I threw the book away. I would have loved to have passed it on to others who had adult children of divorce who were struggling, but I honestly thought that the book would do damage, so I threw it away!

I would not recommend for anyone to read it. If your adult kids are messed up from your divorce, this book will only mess them up farther.
Anardred
A poem, written when the author was 18, starts the book by describing her parents' divorce as resembling an earthquake, rumbling with rage, anger and guilt that have been festering for a long time.

This powerful poem tells you Generation Ex will be a painful ride toward much-needed healing for adult children of divorce.

The author said: When it came to love and my own adult relationships, what I wanted so desperately (love) was what I feared the most.

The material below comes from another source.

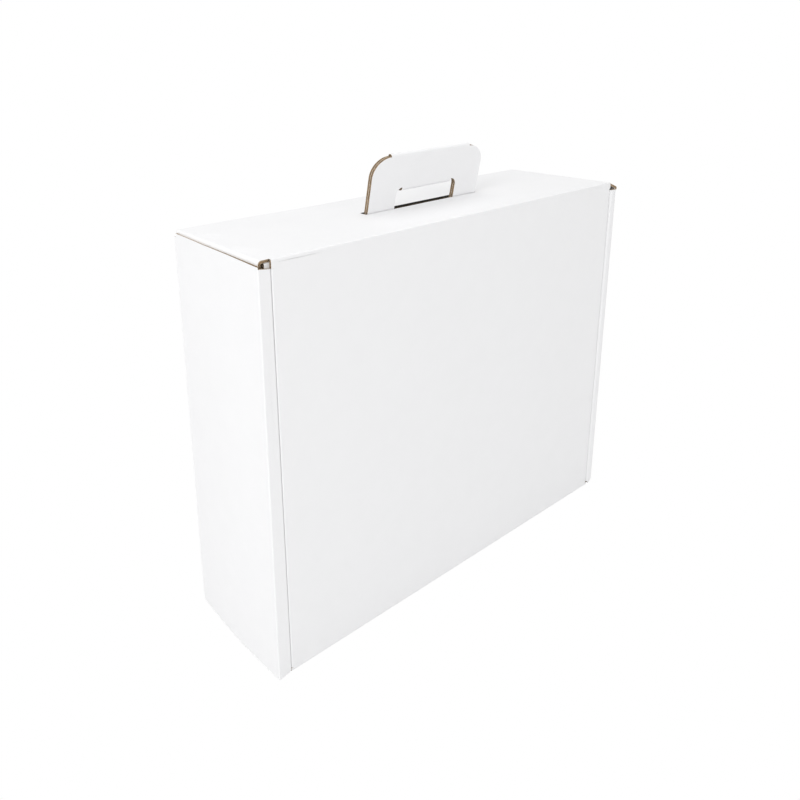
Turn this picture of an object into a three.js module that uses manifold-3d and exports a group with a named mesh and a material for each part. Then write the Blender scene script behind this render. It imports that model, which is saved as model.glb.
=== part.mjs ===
// A cardboard carry box, folded from one die-cut blank of white-lined fluted board.
// The lid, base, back, double top wall and handle are one strip of the blank, and the side walls roll over.
// Millimetres, +Z up. The lid panel faces -Y, and the origin is in the middle of the base.

import * as THREE from "three";
import { mergeVertices } from "three/addons/utils/BufferGeometryUtils.js";
import Module from "manifold-3d";

const wasm = await Module();
wasm.setup();

// Outside sizes of the closed box
const LENGTH = 400;
const DEPTH = 112;
const HEIGHT = 320;

// The board, the air between layers that lie together, and the inside radius of a fold
const BOARD = 1.6;
const LAYER_GAP = 0.4;
const FOLD_RADIUS = 0.15;
const FOLD_GAP = 0.3;

// The rolled side walls: the rim's width, and how far the outer wall and the rim stop below the top
const RIM_WIDTH = 10.6;
const SIDE_WALL_DROP = 2;
const RIM_DROP = 4;
const LOCK_TAB_LENGTH = 40;
const LOCK_TAB_SPACING = 160;
const LOCK_CLEARANCE = 0.3;

// Tucked flaps: how deep each goes in, how far it starts from the panel's ends, and how it narrows to its tip
const TOP_WING_DEPTH = 55;
const BASE_DUST_DEPTH = 95;
const TOP_DUST_DEPTH = 66;
const LID_WING_DEPTH = 52;
const LID_WING_END = 6;
const DUST_END = 5;
const FLAP_TAPER = 7;
const FLAP_CORNER = 9;

// The top flap's wings narrow more at the back, so that they swing up clear of the back panel, and they turn
// down on a softer fold than the rest
const WING_BACK_TAPER = 19;
const WING_FOLD_RADIUS = 1.4;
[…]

I didn't want to repeat what my parents did.

Abbas wrote the book not to revisit "the divorce," but to give other adult children of divorce permission to admit it hurt and to give us hope so we can choose to begin to heal that hurt.

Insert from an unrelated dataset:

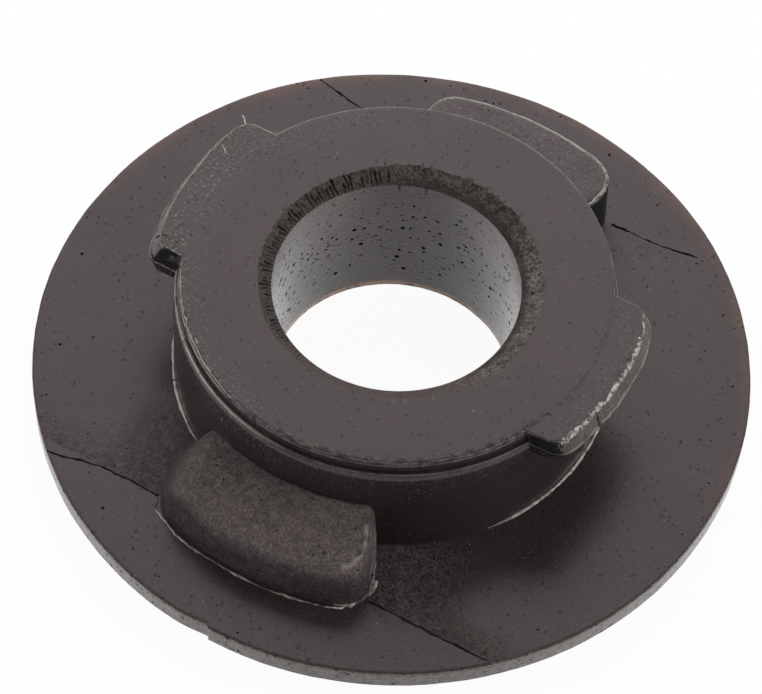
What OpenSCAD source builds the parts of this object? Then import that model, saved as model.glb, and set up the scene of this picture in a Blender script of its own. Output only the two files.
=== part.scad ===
// Twist-in rubber grommet, moulded in one piece: a wide flange that thins
// towards its trimmed rim, a short neck, a head with two locking lugs, two
// pads that press on the panel from below, and a straight bore through it all.
// The lugs lie along X and the pads along Y. The grommet rests on the flat
// ring round its bore, at Z = 0.

/* [Flange] */
// Outer diameter of the flange
flange_d = 30; // [27:0.5:36]
// Thickness of the flange where it meets the neck
flange_t = 2.05; // [1.6:0.05:2.6]
// Thickness of the flange at its trimmed rim
rim_t = 0.95; // [0.6:0.05:1.4]

/* [Neck and head] */
// Diameter of the neck at the flange
neck_d = 18.15; // [16:0.05:20]
// Overall height, from the seat to the top of the head
overall_h = 7.65; // [7.2:0.05:9]
// Taper of the neck's radius from the flange up to the shoulder
neck_taper = 0.05; // [0:0.05:0.3]
// Thickness of the top plate, down to the parting step
plate_t = 0.62; // [0.4:0.02:0.8]
// Width of the parting step round the foot of the top plate
parting_step = 0.14; // [0.05:0.01:0.25]
// Width of the sloped shoulder between the parting step and the neck
shoulder_w = 0.1; // [0.05:0.01:0.25]
// Height of that shoulder
shoulder_h = 0.25; // [0.1:0.05:0.4]

/* [Lugs] */
// Reach of each lug beyond the neck
lug_reach = 1.3; // [0.8:0.05:2]
// Width of each lug
lug_w = 7.8; // [5:0.1:10]
// Thickness of each lug, from the top of the head to its underside
lug_t = 1.15; // [1:0.05:1.6]
// Corner radius of each lug, seen from above
lug_corner_r = 0.7; // [0.3:0.1:1.2]
// Lean of the lug's outer face, above and below the parting step
lug_lean = 0.22; // [0:0.02:0.3]

/* [Pads] */
// Reach of each pad beyond the neck
pad_reach = 3.15; // [2:0.05:3.8]
// Height of each pad above the flange
pad_h = 2.6; // [1.6:0.1:3.2]
// Angle that each pad covers round the neck, in degrees
pad_span = 50; // [30:1:70]
// Radius along the pad's top outer edge
pad_edge_r = 0.5; // [0.2:0.1:1.5]
// Radius along the top of each pad's two ends
pad_end_r = 0.9; // [0.3:0.1:1.4]
// Radius of the pad's upright corners
pad_corner_r = 1.3; // [0.4:0.1:1.6]

/* [Bore] */
// Diameter of the bore
bore_d = 10.1; // [6:0.1:12]
// Width of the chamfer round the top of the bore
chamfer_w = 0.6; // [0.2:0.05:1]
// Depth of that chamfer
chamfer_depth = 0.52; // [0.2:0.02:1]
// How far the chamfer sits off centre, along X
chamfer_shift = 0.13; // [0:0.01:0.2]

/* [Parting lines] */
// Distance of each straight parting line from the middle of the flange
parting_y = 10.7; // [10:0.1:12]
// Width of the parting groove
groove_w = 0.24; // [0.1:0.02:0.4]

/* [Hidden] */
$fn = 128;
// Extra length on a cutter, or on a solid sunk into its neighbour
extra = 0.5;
// How far a rounding arc stands past the faces that it rounds, so that it
// crosses them and doesn't just touch them
lap = 0.04;

flange_r = flange_d / 2;
neck_r = neck_d / 2;
neck_top_r = neck_r - neck_taper;
step_r = neck_top_r - shoulder_w;
head_r = step_r - parting_step;
plate_z = overall_h - plate_t;
lug_z = overall_h - lug_t;
lug_r = neck_r + lug_reach;
pad_r = neck_r + pad_reach;
pad_top = flange_t + pad_h;
bore_r = bore_d / 2;
chamfer_z = overall_h - chamfer_depth;

// Half section of the round body: seat, tapered flange, neck and head
module body_section() {
    polygon([
        [0, 0],
        [neck_r, 0],
        [flange_r, flange_t - rim_t],
        [flange_r, flange_t],
        [neck_r, flange_t],
        [neck_top_r, plate_z - shoulder_h],
        [step_r, plate_z],
        [head_r, plate_z],
        [head_r, overall_h],
        [0, overall_h]
    ]);
}

// Waste outside an arc of radius r about the origin, between two directions
module arc_waste(r, from, to) {
    far = r + 2 * extra;
    middle = (from + to) / 2;
    difference() {
        polygon([
            [0, 0],
            [far * cos(from), far * sin(from)],
            [2 * far * cos(middle), 2 * far * sin(middle)],
            [far * cos(to), far * sin(to)]
        ]);
        circle(r = r);
    }
}

// V-shaped groove left by the mould's parting line, straight across the flange
module parting_groove() {
    for (side = [-1, 1])
        translate([0, side * parting_y, flange_t])
            rotate([45, 0, 0])
                cube([flange_d + extra, groove_w / sqrt(2), groove_w / sqrt(2)], center = true);
}

// Plan of one lug that points along +X, with its outer corners rounded
module lug_plan(reach_r, width) {
    arc_d = reach_r - lug_corner_r + lap;
    arc_y = width / 2 - lug_corner_r + lap;
    arc_x = sqrt(pow(arc_d, 2) - pow(arc_y, 2));
    difference() {
        intersection() {
            circle(r = reach_r);
            translate([0, -width / 2])
                square([reach_r + extra, width]);
        }
        for (side = [0, 1])
            mirror([0, side])
                translate([arc_x, arc_y])
                    arc_waste(lug_corner_r, atan2(arc_y, arc_x), 90);
    }
}

// One lug: its lower half leans in below the parting step, its top half above it
module lug() {
    intersection() {
        translate([0, 0, lug_z])
            linear_extrude(height = plate_z - lug_z)
                lug_plan(lug_r, lug_w);
        translate([0, 0, lug_z])
            cylinder(r1 = lug_r - lug_lean, r2 = lug_r, h = plate_z - lug_z);
    }
    top_r = lug_r - parting_step;
    intersection() {
        translate([0, 0, plate_z])
            linear_extrude(height = plate_t)
                lug_plan(top_r, lug_w - 2 * parting_step);
        translate([0, 0, plate_z])
            cylinder(r1 = top_r, r2 = top_r - lug_lean, h = plate_t);
    }
}

// Section of a pad, from inside the neck outwards, with its top outer edge rounded
module pad_section() {
    inner_r = (bore_r + neck_r) / 2;
    difference() {
        translate([inner_r, flange_t - extra])
            square([pad_r - inner_r, pad_h + extra]);
        translate([pad_r - pad_edge_r + lap, pad_top - pad_edge_r + lap])
            arc_waste(pad_edge_r, 0, 90);
    }
}

// Waste beside one end of a pad: the end lies along +X and the pad is in +Y
module pad_end_waste() {
    translate([0, pad_end_r - lap, pad_top - pad_end_r + lap])
        rotate([90, 0, 90])
            linear_extrude(height = pad_r + extra)
                arc_waste(pad_end_r, 90, 180);
    arc_d = pad_r - pad_corner_r + lap;
    arc_y = pad_corner_r - lap;
    arc_x = sqrt(pow(arc_d, 2) - pow(arc_y, 2));
    translate([arc_x, arc_y, flange_t - 2 * extra])
        linear_extrude(height = pad_h + 3 * extra)
            arc_waste(pad_corner_r, -90, atan2(arc_y, arc_x));
}

// One pad, centred on +Y
module pad() {
    difference() {
        rotate([0, 0, 90 - pad_span / 2])
            rotate_extrude(angle = pad_span)
                pad_section();
        for (side = [0, 1])
            mirror([side, 0, 0])
                rotate([0, 0, 90 - pad_span / 2])
                    pad_end_waste();
    }
}

// Straight bore with its chamfer, which was cut slightly off centre
module bore() {
    translate([0, 0, -extra])
        cylinder(r = bore_r, h = overall_h + 2 * extra);
    translate([chamfer_shift, 0, chamfer_z])
        cylinder(r1 = bore_r, r2 = bore_r + chamfer_w, h = chamfer_depth);
}

module grommet() {
    color([0.33, 0.31, 0.30])
        difference() {
            union() {
                difference() {
                    rotate_extrude()
                        body_section();
                    parting_groove();
                }
                for (turn = [0, 180])
                    rotate([0, 0, turn]) {
                        lug();
                        pad();
                    }
            }
            bore();
        }
}

grommet();
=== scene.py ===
"""Looks of a moulded twist-in rubber grommet, and the plain studio stage that it stands on.

Shapes are worked in millimetres, in the same frame as the solid model, and are scaled to metres once.
"""

import functools
import math
import random
from types import SimpleNamespace

import bmesh
import bpy
from bpy.props import FloatProperty, FloatVectorProperty, IntProperty, PointerProperty
from mathutils import Matrix, Vector, noise


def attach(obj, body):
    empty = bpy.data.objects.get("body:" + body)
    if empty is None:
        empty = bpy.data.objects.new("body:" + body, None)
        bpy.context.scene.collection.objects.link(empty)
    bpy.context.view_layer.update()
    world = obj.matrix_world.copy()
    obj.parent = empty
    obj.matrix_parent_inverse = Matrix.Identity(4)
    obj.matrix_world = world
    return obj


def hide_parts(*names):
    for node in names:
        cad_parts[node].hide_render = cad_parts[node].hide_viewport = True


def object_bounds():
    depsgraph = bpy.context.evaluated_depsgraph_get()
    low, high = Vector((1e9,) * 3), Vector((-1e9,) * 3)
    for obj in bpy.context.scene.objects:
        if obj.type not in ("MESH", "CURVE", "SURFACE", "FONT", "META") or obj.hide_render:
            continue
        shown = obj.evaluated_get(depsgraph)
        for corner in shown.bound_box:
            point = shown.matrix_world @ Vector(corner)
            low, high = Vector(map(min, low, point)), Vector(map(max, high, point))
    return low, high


bl_info = {
    "name": "Twist-in rubber grommet",
    "version": (1, 0, 0),
    "blender": (4, 5, 0),
    "location": "View3D > Sidebar > Grommet",
    "description": "Builds a moulded twist-in rubber grommet and its studio stage",
    "category": "Mesh",
}

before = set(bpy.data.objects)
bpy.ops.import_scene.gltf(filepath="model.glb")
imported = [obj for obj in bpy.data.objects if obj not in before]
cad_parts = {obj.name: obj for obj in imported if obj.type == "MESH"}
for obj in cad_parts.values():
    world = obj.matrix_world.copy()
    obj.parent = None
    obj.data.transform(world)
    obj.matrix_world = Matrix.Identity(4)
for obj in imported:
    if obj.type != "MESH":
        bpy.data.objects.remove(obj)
SOLID_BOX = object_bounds()

MM = 0.001
BODY_NAME = "root"
NODE_NAME = "grommet"

# Places of the materials on the finished moulding, where place 0 is the moulded skin
CUT = 1
TORN = 2
# Place 3 is the very dark rubber inside the pores, and also painted shade on end walls that lie in shadow
PIT_AND_SHADE = 3

# Marks on the points of the skin, each from 0 to 1. The rubbed-edge mark is partly painted highlight, and
# the dark band mark is painted shade
SKIN_MARKS = ("worn", "eroded", "chipped", "dusty", "slot", "grainy", "narrow", "flash", "black")

# How far a solid is sunk into its neighbour, and how far a cutter stands clear, in mm
SUNK = 0.5

# Points closer than this are one point, in mm
WELD = 1e-4

# Grid that gives the pads their fine skin, in mm
PAD_GRID = 0.125

# Slots round the torn chamfer
SLOTS = 188

# Open pores in the bore, on the flange and on the rim: tries at a place, and the radii in mm
BORE_PORES = (280, (0.05, 0.06, 0.07, 0.085, 0.12))
FLANGE_PORES = (45, (0.04, 0.05, 0.06, 0.08))
RIM_PORES = (60, (0.04, 0.05, 0.07))

# Bends in degrees: where an edge starts to look rubbed and to carry its painted highlight, where it is
# fully so, and where it shades sharp
WEAR_AND_HIGHLIGHT_FROM = 20
WEAR_AND_HIGHLIGHT_FULLY = 30
SHARP_FROM = 30

# Size of the picture that the camera is aimed for, in pixels, and the width of its sensor, in mm
PICTURE_W = 762
PICTURE_H = 694
SENSOR_W = 36

# Each lamp: its name, its turn from the camera and its elevation in degrees, and its size in metres
LAMPS = (("key", 182, 40, 0.5), ("left", -92, 28, 0.28), ("right", 90, 26, 0.28), ("front", 45, 48, 0.3))
LAMP_DISTANCE = 0.5

# How much of the floor's colour is plain white where it is seen; the rest keeps the shadow
FLOOR_WHITE = 0.95
FLOOR_HALF = 2.0
FLOOR_BELOW = 0.00001

# The thin ridge on the front pad's right end: radius, angle in degrees and height of its places
PAD_RIDGE = (
    (9.9, -67.4, 4.74),
    (10.45, -67.05, 4.68),
    (11.15, -67.5, 4.6),
    (11.6, -69.1, 4.52),
    (11.8, -70.8, 4.42),
)

# The small cut across the edge of the lug on +X, in the same way
LUG_NICK = ((10.55, -9.9, 6.75), (10.2, -9.6, 7.1), (9.95, -9.2, 7.45), (9.8, -8.8, 7.62))


def length(name, millimetres, about):
    """A size in metres, written in millimetres."""
    return FloatProperty(name=name, description=about, default=millimetres * MM, precision=5, unit="LENGTH")


def angle(name, degrees, about):
    """An angle, written in degrees."""
    return FloatProperty(name=name, description=about, default=math.radians(degrees), unit="ROTATION")


def share(name, value, about):
    """A plain number with no unit."""
    return FloatProperty(name=name, description=about, default=value)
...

Written from the Christian perspective, the author tells the lesson God has whispered to her was that she was no longer the victim of her parents' past. She is God's precious child with a future full of promise in her relationships. And so are you! We don't always know why our God allows us to experience pain, but we can be confident that He has a plan.

This message is about deep pain that led to her healing--and by following in her guided footsteps, your healing can begin too. Some of her chapters are: Make Peace; Redefine Our Family Relationships; Find Home for Ourselves; Seek Wholeness; Learn to Trust; Anticipate Our Triggers; Create Our Own Marriage Model; and Choose to Love. The book has four appendixes of "things to do."

Armchair Interviews says: If you have felt any hurt from a parents' divorce, this book is for you. It is a gift waiting for you to open and explore, learn from and work toward healing. Her advice, resources and message are invaluable.
Ytli
This book is about adult children of divorce, and the issues that they face when they grow up. I found this book helpful because I'm an adult child of divorce. I could relate to a lot of what the book said. There was some helpful information about having that sense of belonging, finding a home, finding peace, letting go of resentment, relating to your parents today, and how you can create that intact family by working with your own spouse. This book was not a parent bashing book, but a book about forgiveness, realizing that your parents are human, and that although you can't change what happened in the past, you can find ways to make your life work so that you can move on from the past.